What explains this contradiction?
On one hand, there are simply more slots being created—especially as audio-first content explodes (podcasts, audiobooks). On the other hand, many high-profile roles remain clustered within narrow genre lanes: car commercials needing gravitas; sneaker spots hungry for youthful energy; social impact PSAs demanding instant credibility but rarely nuanced storytelling.
Narratives Beyond Borders: Australia’s Surprising Blind Spot
Australian media buyers are notorious pragmatists—and they’ve been quick to adapt global trends when it comes to multicultural casting. Yet despite Sydney-based studio Big Mouth Media seeing more briefs referencing “diverse” voices since late 2022 (a jump they estimate at nearly 40%), few local projects actually book African Australian or diaspora voices directly.
Instead, most requests go through UK- or US-based rosters under the assumption audiences won’t notice regional differences—or worse, care about authenticity only as far as it matches global pop culture archetypes rooted in America’s soundscape. This creates awkward moments during campaign launches; one recent soft drink spot had its audio replaced post-launch after test audiences flagged inconsistencies between visuals shot in Melbourne suburbs and unmistakably East Coast U.S.-accented narration sourced via an L.A.-based agency.

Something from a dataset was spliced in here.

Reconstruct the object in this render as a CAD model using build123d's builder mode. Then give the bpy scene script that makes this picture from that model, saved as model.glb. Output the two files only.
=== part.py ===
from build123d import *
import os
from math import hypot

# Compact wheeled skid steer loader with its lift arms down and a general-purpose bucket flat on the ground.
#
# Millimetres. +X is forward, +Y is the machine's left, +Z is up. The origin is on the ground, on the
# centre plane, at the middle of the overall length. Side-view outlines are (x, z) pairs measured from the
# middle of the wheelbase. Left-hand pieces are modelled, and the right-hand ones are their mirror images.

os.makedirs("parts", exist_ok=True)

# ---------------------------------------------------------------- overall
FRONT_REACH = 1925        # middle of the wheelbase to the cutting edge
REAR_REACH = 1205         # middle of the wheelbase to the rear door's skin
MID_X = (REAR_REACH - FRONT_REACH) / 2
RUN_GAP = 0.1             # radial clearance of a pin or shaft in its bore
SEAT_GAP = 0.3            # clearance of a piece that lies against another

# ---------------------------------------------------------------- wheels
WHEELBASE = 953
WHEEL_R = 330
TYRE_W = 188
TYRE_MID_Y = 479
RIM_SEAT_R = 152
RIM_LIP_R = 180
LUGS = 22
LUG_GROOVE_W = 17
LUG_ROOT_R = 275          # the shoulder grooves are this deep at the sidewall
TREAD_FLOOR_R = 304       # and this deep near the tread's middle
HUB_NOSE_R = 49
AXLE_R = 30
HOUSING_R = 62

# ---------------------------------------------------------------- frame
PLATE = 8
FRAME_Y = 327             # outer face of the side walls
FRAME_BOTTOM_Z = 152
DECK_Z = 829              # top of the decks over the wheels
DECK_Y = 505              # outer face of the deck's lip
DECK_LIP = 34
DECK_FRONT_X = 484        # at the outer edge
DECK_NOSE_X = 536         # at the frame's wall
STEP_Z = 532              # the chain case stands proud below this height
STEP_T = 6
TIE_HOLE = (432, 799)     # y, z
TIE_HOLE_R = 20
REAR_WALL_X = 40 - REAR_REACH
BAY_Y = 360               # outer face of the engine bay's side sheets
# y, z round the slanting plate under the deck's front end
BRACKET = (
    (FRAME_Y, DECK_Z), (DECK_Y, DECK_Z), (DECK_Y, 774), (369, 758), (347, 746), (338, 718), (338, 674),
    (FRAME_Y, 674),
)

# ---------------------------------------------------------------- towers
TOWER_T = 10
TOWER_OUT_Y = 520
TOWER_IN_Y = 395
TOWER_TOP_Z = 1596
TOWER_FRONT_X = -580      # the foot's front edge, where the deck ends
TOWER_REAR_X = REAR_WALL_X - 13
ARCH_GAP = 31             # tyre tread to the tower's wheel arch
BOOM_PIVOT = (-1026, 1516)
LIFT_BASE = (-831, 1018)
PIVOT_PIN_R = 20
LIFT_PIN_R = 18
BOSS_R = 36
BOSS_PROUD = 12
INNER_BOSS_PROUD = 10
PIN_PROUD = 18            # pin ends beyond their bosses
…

Diversification vs Tokenization: A Quiet War Inside Agencies
Ask any veteran talent agent operating out of Atlanta's busy media corridor—they’ll tell you how DEI pledges have subtly shifted casting calls since George Floyd protests reignited industry conversations around race back in summer 2020. But dig deeper into day-to-day operations at shops like Atlanta Voice Collective and you'll hear frustration:
sudden spikes of interest fade after marquee events (like Juneteenth), replaced by sporadic booking patterns tied mostly to brand anniversaries or social justice-themed campaigns rather than ongoing narrative integration.
One agent described how multiple national insurance brands increased their use of "African American read" tags on submissions from June through September each year—only to pivot right back toward generic reads once those seasonal pushes end.